Our field suffers from a serious lack of focus. People don't learn to work under constraints. Instead, they prefer to build a whole new thing, full of complexity and hidden issues, just to get around a few nuisances that, with the right mindset, actually force one to be creative (which should make work fun).

I've recently commented here on HN about how I feel like I'm outside the norm on these things [0]. I was happy to learn I'm not alone. I do think those of us who don't mind working on "legacy" systems and perhaps with limited tools are the minority though.

Sometimes it's not even about working on old systems. You work with current tech, build something, and as soon as it's barely deployable, you're expected to move on to the next thing. "It's a great opportunity for your career," they say, "you're gonna get to build something new and make key decisions."

Why does it have to be decided for me? It's my current predicament.

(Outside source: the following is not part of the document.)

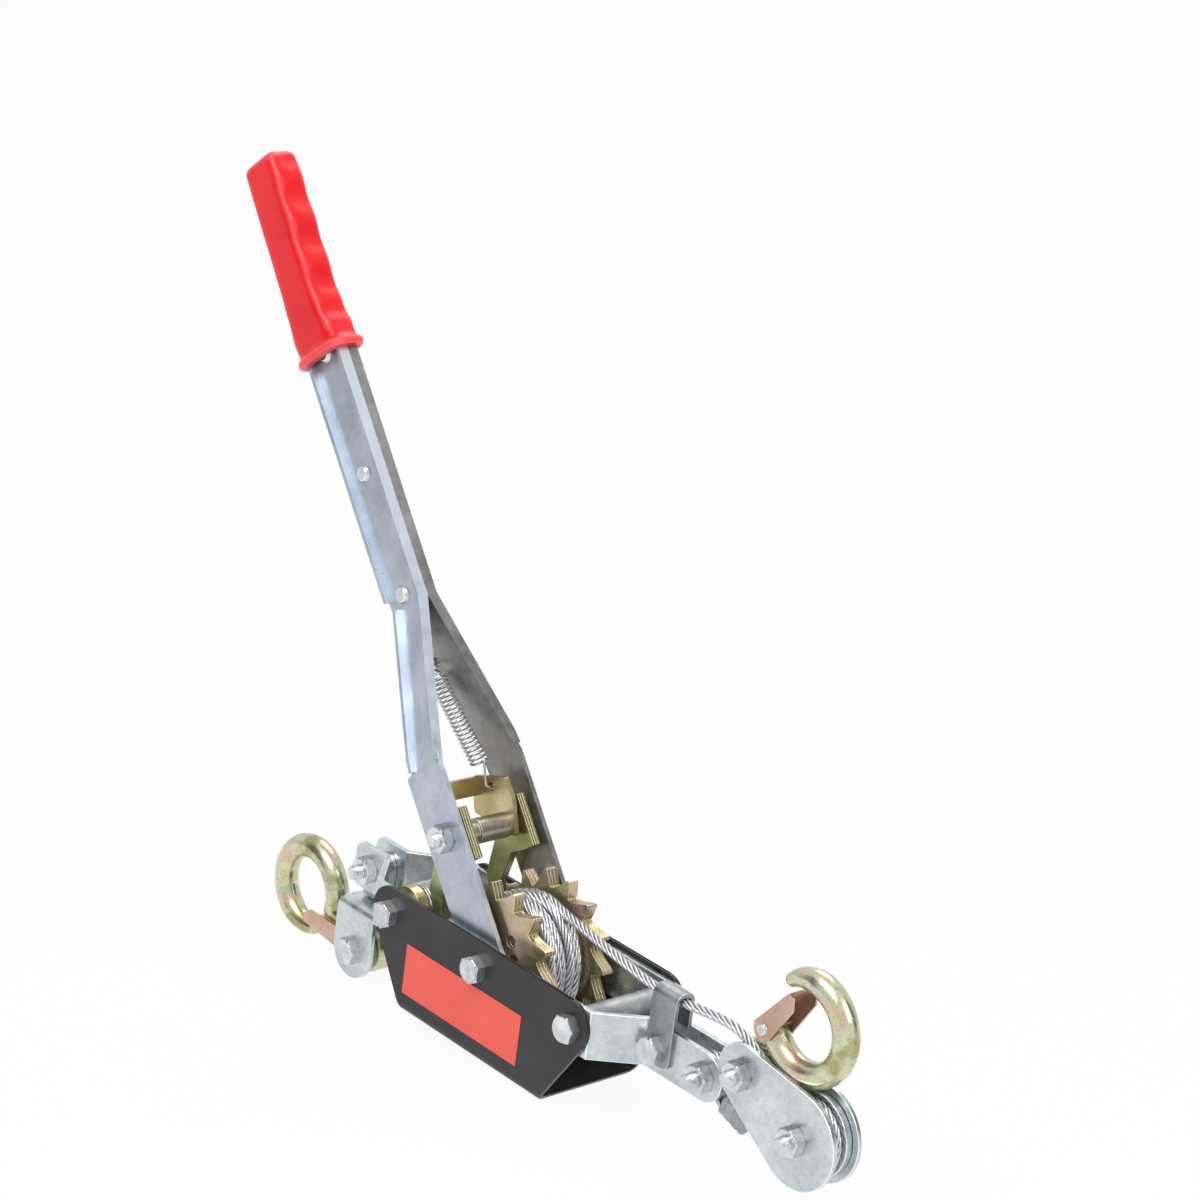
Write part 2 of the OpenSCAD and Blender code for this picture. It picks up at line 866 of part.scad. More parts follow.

I'm working on a project that took me two months to get in the right mindset for and get all the context I needed. I had to try things out, sort out ideas, until I got a clear picture of what to build. Now I've built the first iteration of it. It works, and I'm super excited about it. But it's not done by any means. It needs more features. It needs to be polished so it doesn't make operations miserable running the thing. And yet... I have to move on, and hand it over to someone who doesn't have the same excitement for it that I have, and has maybe 10% of the context.

All because building new things (and adopting The New Hotness, as you say) is what "everyone" wants.

[0] https://news.ycombinator.com/item?id=25404039



It doesn't help if your career path in a company is tied towards 'visibility,' where certain roles will never see a promotion no matter how critical they are.

I've chosen to take on more than one heavy maintenance job, no client facing visibility in terms of fancy new features. Feedback in performance reviews would always be "it's hard for people to see what you're doing." In the end you have to find your own way to game the system to get appropriately recognised, but of course that kind of office politics isn't really what you want to spend time either.

I'm doing more 'new feature' style work now but I'm happy to not be tumbling through the waves of hype. We get a little bit of new hotness, because of course you need to embrace some aspect of that to avoid stagnating and getting too stuck in your ways, but not so much of it that the engineering team is incentivised to churn through half-assed features.